Driving electric vehicle adoption

EV Charging

Charging Time

Currently, filling the tank of a gas-powered car is faster than charging an EV. EV charging technology is moving rapidly, so the charging time keeps decreasing as new technology is released. Fast chargers can charge your EV in 15-45 minutes. Fast chargers are in a variety of locations across the country.

Charging Cost

The cost of electricity to charge a vehicle is currently on average about 35% less money than filling up a gasoline powered car. New technologies are decreasing the charging cost as those advancements are being implemented.

The US Department of Energy released this calculator to compare the long term cost differences between a gas powered car and EV.

Connector Types

Different types of connectors exist in different EVs. This guide will help to know which connector is inside your EV.


CHAdeMO stands for “Charge de Move,” and was first released in Japan. OEMs such as Nissan, Toyota, and Mitsubishi used CHAdeMO. In the U.S., it is only available now in the Nissan Leaf, which will be discontinued after 2024.

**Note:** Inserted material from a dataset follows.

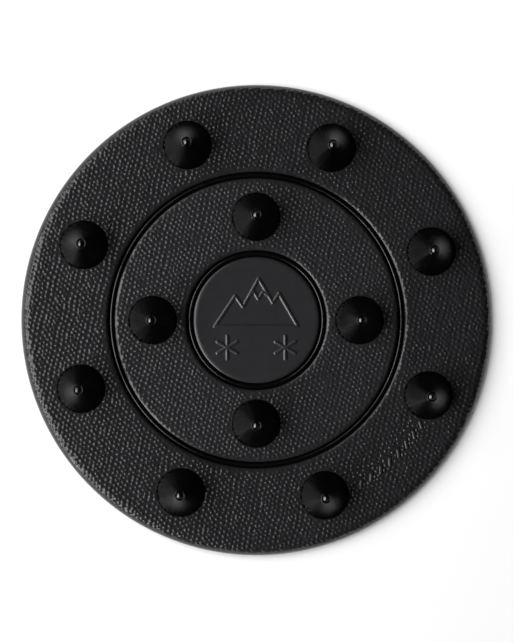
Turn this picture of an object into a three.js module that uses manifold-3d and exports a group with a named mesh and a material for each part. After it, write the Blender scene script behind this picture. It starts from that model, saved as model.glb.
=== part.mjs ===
// Round traction pad: a black rubber disc with twelve low cone spikes, two
// ringed grooves and a round centre badge, on foam tape and a release liner.
// Millimetres, +Z up. Origin: centre of the liner's underside.
import * as THREE from 'three';
import { mergeVertices } from 'three/addons/utils/BufferGeometryUtils.js';
import Module from 'manifold-3d';

// ---- heights ----
const LINER_TOP = 0.2;         // release liner, 0.2 thick
const TAPE_TOP = 1.2;          // foam tape, 1.0 thick
const FLOOR = 2.6;             // top of the base plate, which is the floor of the grooves
const FACE = 4.2;              // walking surface
const SPIKE_RISE = 9.0;        // tip of a spike above the face
const SPIKE_SINK = 0.25;       // its cone starts just under the face
const BEAD_SINK = 0.3;         // a bead's crest lies just under the face
const BADGE_RELIEF = 0.25;
const MARK_RELIEF = 0.3;
const ROOT = 0.3;              // how deep a raised mark is rooted in its piece

// ---- plan ----
const PAD_R = 60.4;            // the pad is about 121 across
const EDGE_R = 2.9;            // quarter-round along the outer edge
const SKIRT_IN = 57.9;         // inside of the skirt that wraps the base plate
const PLATE_R = 57.7;
const TAPE_R = 59.4;
const LINER_R = 60.0;
const INNER_GROOVE = { from: 16.1, to: 17.9, bead: 17.0 };   // the badge fills the inside
const OUTER_GROOVE = { from: 36.2, to: 37.95, bead: 37.07 };
const BEAD_WIDTH = 0.78;
const LIP = { across: 1.0, down: 0.4 };   // eased lips of the grooves
const HOLE_LIP = 0.2;

// ---- spikes ----
const SPIKE_R = 6.15;
const HOLE_R = 6.25;
const COLLAR_R = 1.25;         // dished collar around the nub
const COLLAR_DROP = 0.55;      // collar below the tip
const NUB_R = 0.75;
const INNER_SPIKES = { count: 4, pitchRadius: 26.4, firstDeg: 0 };
const OUTER_SPIKES = { count: 8, pitchRadius: 48.0, firstDeg: 21.4 };

// ---- raised marks ----
const MARKS = { count: 8, pitchRadius: 48.8, fromDeg: -58, toDeg: -33 };
const MARK_HALF = 1.6;         // half height of a chevron, along the radius
const MARK_POINT = 1.3;        // how far its point runs ahead
const MARK_WIDTH = 0.65;
const RIDGE_WIDTH = 0.5;
const FLAKE_R = 2.9;
const FLAKE_AT = { x: 7.4, y: -7.0 };

const RING_SEGMENTS = 72;
const SPIKE_SEGMENTS = 24;

const wasm = await Module();
wasm.setup();

// ---- helpers ----

// Keep positions only, weld shared vertices and drop the flat triangles that
// a turned profile leaves on its axis.
function weld(geometry) {
  geometry.deleteAttribute('normal');
  geometry.deleteAttribute('uv');
  const welded = mergeVertices(geometry, 1e-4);
  const source = welded.index.array;
  const kept = [];
  for (let i = 0; i < source.length; i += 3) {
    const [a, b, c] = [source[i], source[i + 1], source[i + 2]];
    if (a !== b && b !== c && c !== a) kept.push(a, b, c);
  }
  welded.setIndex(kept);
  return welded;
}

// Turn a [radius, height] outline, listed anticlockwise, about the vertical axis.
function turned(outline, segments) {
  const points = outline.getPoints(3);
  return weld(new THREE.LatheGeometry(points, segments).rotateX(Math.PI / 2));
}

function outlineFrom(points) {
  return new THREE.Path(points.map(([r, z]) => new THREE.Vector2(r, z)));
}

function disc(radius, z0, z1) {
  return turned(outlineFrom([[0, z0], [radius, z0], [radius, z1], [0, z1]]), RING_SEGMENTS);
}

function toSolid(geometry) {
  return new wasm.Manifold(new wasm.Mesh({
    numProp: 3,
    vertProperties: new Float32Array(geometry.attributes.position.array),
    triVerts: new Uint32Array(geometry.index.array),
  }));
}

function toGeometry(solid) {
  const { vertProperties, triVerts } = solid.getMesh();
  const geometry = new THREE.BufferGeometry();
  geometry.setAttribute('position', new THREE.BufferAttribute(new Float32Array(vertProperties), 3));
  geometry.setIndex(new THREE.BufferAttribute(new Uint32Array(triVerts), 1));
  return geometry;
}

function cut(body, tools) {
  return tools.reduce((solid, tool) => solid.subtract(toSolid(tool)), body);
}

function join(body, pieces) {
  return pieces.reduce((solid, piece) => solid.add(toSolid(piece)), body);
}

// Raised straight ridge between two points of the face, rooted in it.
function ridge([x0, y0], [x1, y1], width, relief) {
  const length = Math.hypot(x1 - x0, y1 - y0) + width;
  const shape = new THREE.Shape([
    new THREE.Vector2(-length / 2, -width / 2), new THREE.Vector2(length / 2, -width / 2),
    new THREE.Vector2(length / 2, width / 2), new THREE.Vector2(-length / 2, width / 2),
  ]);
  const bar = new THREE.ExtrudeGeometry(shape, { depth: relief + ROOT, bevelEnabled: false });
  bar.rotateZ(Math.atan2(y1 - y0, x1 - x0));
  bar.translate((x0 + x1) / 2, (y0 + y1) / 2, FACE - ROOT);
  return weld(bar);
}

function ridges(points, width, relief) {
  return points.slice(1).map((point, i) => ridge(points[i], point, width, relief));
}

function placesOf({ count, pitchRadius, firstDeg }) {
  return Array.from({ length: count }, (_, i) => {
    const turn = THREE.MathUtils.degToRad(firstDeg + (360 / count) * i);
    return { turn, x: pitchRadius * Math.cos(turn), y: pitchRadius * Math.sin(turn) };
  });
}

// ---- spikes and their holes ----

function spikeGeometry() {
  const tip = FACE + SPIKE_RISE;
  return turned(outlineFrom([
    [0, FLOOR], [SPIKE_R, FLOOR], [SPIKE_R, FACE - SPIKE_SINK],
    [COLLAR_R, tip - COLLAR_DROP],
    [NUB_R + 0.1, tip - COLLAR_DROP - 0.1], [NUB_R * 0.8, tip - 0.3], [NUB_R * 0.4, tip - 0.07],
    [0, tip],
  ]), SPIKE_SEGMENTS);
}

// Cutter for a spike's hole, flaring at the face.
function holeAt({ x, y, turn }) {
  const cutter = turned(outlineFrom([
    [0, FLOOR - 1], [HOLE_R, FLOOR - 1], [HOLE_R, FACE - HOLE_LIP / 2],
    [HOLE_R + HOLE_LIP, FACE + HOLE_LIP / 2], [HOLE_R + HOLE_LIP, FACE + 1], [0, FACE + 1],
  ]), SPIKE_SEGMENTS);
  return cutter.rotateZ(turn).translate(x, y, 0);
}

// ---- rings ----

function beadGeometry(radius) {
  const half = BEAD_WIDTH / 2;
  const crest = FACE - BEAD_SINK;
  return turned(outlineFrom([
    [radius - half, FLOOR], [radius + half, FLOOR], [radius + half, crest - half],
    [radius, crest], [radius - half, crest - half], [radius - half, FLOOR],
  ]), RING_SEGMENTS);
}

// Eased lip of a groove wall, from the wall up to the face. Side is +1 where the
// face lies outside the wall, -1 where it lies inside.
function lip(wall, side) {
  return [
    [wall, FACE - LIP.down],
    [wall + side * LIP.across * 0.2, FACE - LIP.down * 0.4],
    [wall + side * LIP.across, FACE],
  ];
}

function innerRingGeometry() {
  const [from, to] = [INNER_GROOVE.to, OUTER_GROOVE.from];
  const ring = turned(outlineFrom([
    [from, FLOOR], [to, FLOOR], ...lip(to, -1), ...lip(from, 1).reverse(), [from, FLOOR],
  ]), RING_SEGMENTS);
  return toGeometry(cut(toSolid(ring), placesOf(INNER_SPIKES).map(holeAt)));
}

// The outer ring rolls over the outer edge and wraps the base plate.
function outerRingGeometry() {
  const from = OUTER_GROOVE.to;
  const outline = outlineFrom([
    [from, FLOOR], [SKIRT_IN, FLOOR], [SKIRT_IN, TAPE_TOP], [PAD_R, TAPE_TOP],
  ]);
  outline.absarc(PAD_R - EDGE_R, FACE - EDGE_R, EDGE_R, 0, Math.PI / 2, false);
  [...lip(from, 1).reverse(), [from, FLOOR]].forEach(([r, z]) => outline.lineTo(r, z));
  const ring = toSolid(turned(outline, RING_SEGMENTS));
  return toGeometry(join(cut(ring, placesOf(OUTER_SPIKES).map(holeAt)), chevrons()));
}

// A row of chevrons along the ring, pointing anticlockwise.
function chevrons() {
  const step = (MARKS.toDeg - MARKS.fromDeg) / (MARKS.count - 1);
  return Array.from({ length: MARKS.count }, (_, i) => {
    const turn = THREE.MathUtils.degToRad(MARKS.fromDeg + step * i);
    const point = (radial, along) => [
      (MARKS.pitchRadius + radial) * Math.cos(turn) - along * Math.sin(turn),
      (MARKS.pitchRadius + radial) * Math.sin(turn) + along * Math.cos(turn),
    ];
    const corners = [point(-MARK_HALF, 0), point(0, MARK_POINT), point(MARK_HALF, 0)];
    return ridges(corners, MARK_WIDTH, MARK_RELIEF);
  }).flat();
}

// ---- centre badge: mountain range over two snowflakes ----

function snowflake(x, y) {
  return [30, 90, 150].map((deg) => {
    const turn = THREE.MathUtils.degToRad(deg);
    const [dx, dy] = [FLAKE_R * Math.cos(turn), FLAKE_R * Math.sin(turn)];
    return ridge([x - dx, y - dy], [x + dx, y + dy], RIDGE_WIDTH, BADGE_RELIEF);
  });
}

function badgeGeometry() {
  const body = toSolid(turned(outlineFrom([
    [0, FLOOR], [INNER_GROOVE.from, FLOOR], ...lip(INNER_GROOVE.from, -1), [0, FACE],
  ]), RING_SEGMENTS));
  const skyline = [
    [-10.6, -1.6], [-5.4, 6.2], [-3.4, 3.4], [0.6, 10.6], [4.2, 4.4], [5.8, 6.8], [10.6, -1.6],
    [-10.6, -1.6],
  ];
  const snowLine = [[-2.0, 6.0], [-0.6, 7.2], [0.5, 5.4], [1.7, 7.2], [3.2, 6.1]];
  return toGeometry(join(body, [
    ...ridges(skyline, RIDGE_WIDTH, BADGE_RELIEF),
    ...ridges(snowLine, RIDGE_WIDTH, BADGE_RELIEF),
    ...snowflake(-FLAKE_AT.x, FLAKE_AT.y),
    ...snowflake(FLAKE_AT.x, FLAKE_AT.y),
  ]));
}

// ---- materials ----
function material(color, roughness) {
  return new THREE.MeshStandardMaterial({ color, roughness, metalness: 0 });
}
const paper = material(0xd9d4c6, 0.7);
const foam = material(0x8f9194, 0.85);
const mattRubber = material(0x0c0c0d, 0.75);
const grainedRubber = material(0x17181a, 0.55);
const glossRubber = material(0x141416, 0.3);
const badgeRubber = material(0x1d1e20, 0.6);
const spikePlastic = material(0x0e0e10, 0.35);

// ---- scene graph ----
const tractionPad = new THREE.Group();
tractionPad.name = 'traction_pad';
const pad = new THREE.Group();
pad.name = 'pad';
tractionPad.add(pad);

function addPiece(parent, name, geometry, look) {
  geometry.computeVertexNormals();
  const mesh = new THREE.Mesh(geometry, look);
  mesh.name = name;
  parent.add(mesh);
  return mesh;
}

addPiece(tractionPad, 'release_liner', disc(LINER_R, 0, LINER_TOP), paper);
addPiece(pad, 'adhesive_layer', disc(TAPE_R, LINER_TOP, TAPE_TOP), foam);
addPiece(pad, 'base_plate', disc(PLATE_R, TAPE_TOP, FLOOR), mattRubber);
addPiece(pad, 'outer_grip_ring', outerRingGeometry(), grainedRubber);
addPiece(pad, 'inner_grip_ring', innerRingGeometry(), grainedRubber);
addPiece(pad, 'outer_bead_ring', beadGeometry(OUTER_GROOVE.bead), glossRubber);
addPiece(pad, 'inner_bead_ring', beadGeometry(INNER_GROOVE.bead), glossRubber);
addPiece(pad, 'centre_badge', badgeGeometry(), badgeRubber);

for (const [ring, spec] of [['inner', INNER_SPIKES], ['outer', OUTER_SPIKES]]) {
  placesOf(spec).forEach(({ x, y, turn }, i) => {
    const spike = addPiece(pad, `${ring}_spike_${i + 1}`, spikeGeometry(), spikePlastic);
    spike.position.set(x, y, 0);
    spike.rotation.z = turn;
  });
}

export default tractionPad;
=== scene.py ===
"""Looks for a round rubber traction pad with twelve cone spikes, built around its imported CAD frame.

Lengths in the making code are in millimetres; make_piece() turns them into metres.
"""
import math
import bpy
import numpy as np
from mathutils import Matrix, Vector
from mathutils.geometry import delaunay_2d_cdt


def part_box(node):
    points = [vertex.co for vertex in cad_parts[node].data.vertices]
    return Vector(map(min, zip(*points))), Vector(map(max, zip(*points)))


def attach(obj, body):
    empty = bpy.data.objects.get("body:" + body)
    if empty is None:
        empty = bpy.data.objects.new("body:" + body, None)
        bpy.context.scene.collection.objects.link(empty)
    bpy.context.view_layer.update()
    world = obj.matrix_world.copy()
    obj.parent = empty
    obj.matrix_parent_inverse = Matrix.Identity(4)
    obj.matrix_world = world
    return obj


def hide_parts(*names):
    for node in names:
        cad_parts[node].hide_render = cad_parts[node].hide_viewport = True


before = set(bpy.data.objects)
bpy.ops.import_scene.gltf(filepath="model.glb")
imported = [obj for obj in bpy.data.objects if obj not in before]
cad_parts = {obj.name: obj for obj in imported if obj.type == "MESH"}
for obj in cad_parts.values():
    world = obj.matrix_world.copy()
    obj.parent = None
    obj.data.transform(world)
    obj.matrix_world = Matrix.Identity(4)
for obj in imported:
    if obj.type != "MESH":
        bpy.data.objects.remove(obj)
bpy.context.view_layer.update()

MM = 0.001
SEED = 7


# ---------------------------------------------------------------- sizes, from the frame
def node_box(node):
    """Lowest and highest corner of a CAD node, in millimetres."""
    low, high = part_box(node)
    return np.array(low) / MM, np.array(high) / MM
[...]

CCS stands for “Combined Charging System” and was created as an open industry standard. Vehicles from around the world use the CCS connector. North American and European automakers mostly use CCS. In the U.S., all new EVs (except Tesla) currently use CCS, however the new de facto standard is Tesla’s NACS. All OEMs and charging companies are expected to transition to NACS after 2024.

Tesla’s NACS

Because Tesla was one of the first OEMs to release fast charging, they created their own connector. Tesla has made available adaptors that allow Tesla drivers to charge their EVs on other chargers. Tesla named their connector the North American Charging Standard (NACS), in anticipation of becoming the leading technology. That happened in 2023, and it is currently being standardized as SAE J340 by SAE International, a global professional association which develops standards.

L2 – J1772

“Level 1” and “Level 2” AC charging are done on this connector. Level 1 and Level 2 charging are quite a bit slower than DC fast charging, and are for charging over a few hours, such as at work or at home. The SAE J1772 connector (also known as “J Plug”) is used by all EVs except Tesla for AC charging. Tesla vehicles are equipped with an adapter to use this connector.